In its pre-release state, Mafia: Definitive Edition feels polished but a tad easy. Arcade-like at times. Even when playing on the harder difficulties, or the old school ‘Classic Mode’ that aims to recapture the challenge found in the original.
For newcomers though, the vibrant and inviting 1930s settings, classic jazz music, and old timey get-ups present a fresh time and place to stage a modern videogame tale of action, friendship, loyalty, and criminal behaviour. And having the option there for those that simply want to enjoy the story, is a definite plus, and the story and writing is good enough to make even that side of Mafia feel complete.
Being more malleable in accessibility (yeah, we, err, toned down the difficulty down when it came to ‘the big race’) plays a role in Mafia: Definitive Edition’s appeal – but only a small bit-part. A Jimmy Two Times or Johnny Roastbeef. What makes it even more exciting is just how good it looks. No doubt Hangar 13 has used all that extra dough to spruce up the joint.
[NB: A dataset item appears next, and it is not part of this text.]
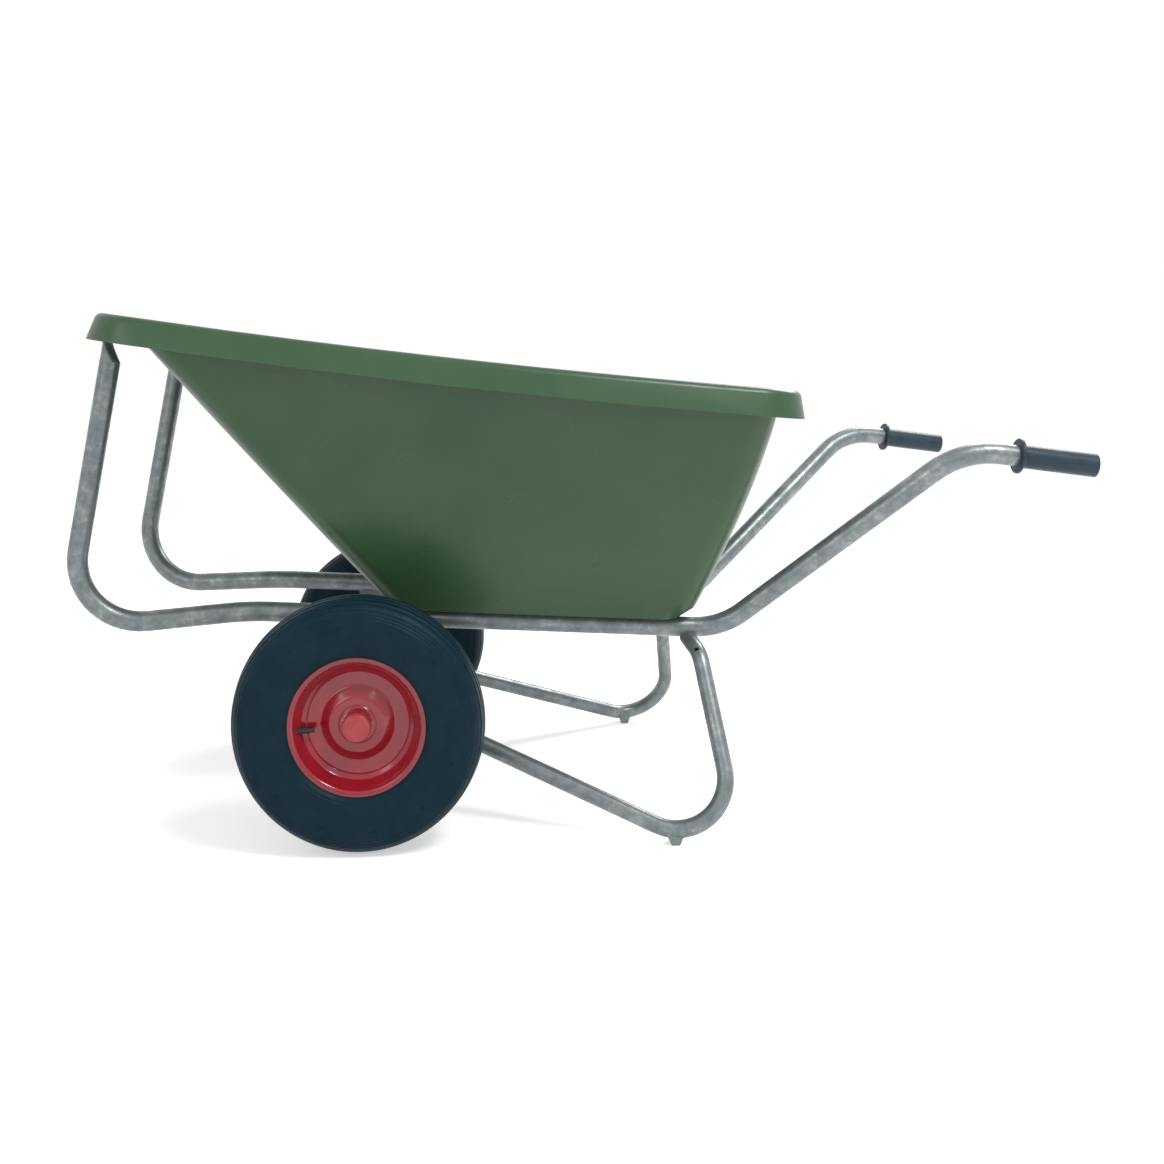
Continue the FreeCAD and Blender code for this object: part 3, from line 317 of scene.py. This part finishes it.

Just shy of two decades of technological progress means that original ambition, what stood out back in 2002, feels more relevant than ever. When it comes to videogames, better graphics help sell cinematic ambition – whether that’s The Last of Us Part II or Ori and the Will of the Wisps. Mafia has always felt a little special in that regard, and with Mafia: Definitive Edition we have an experience that is more cinematic than ever.
Mafia: Definitive Edition is out September 25 for PC, PS4, and Xbox One.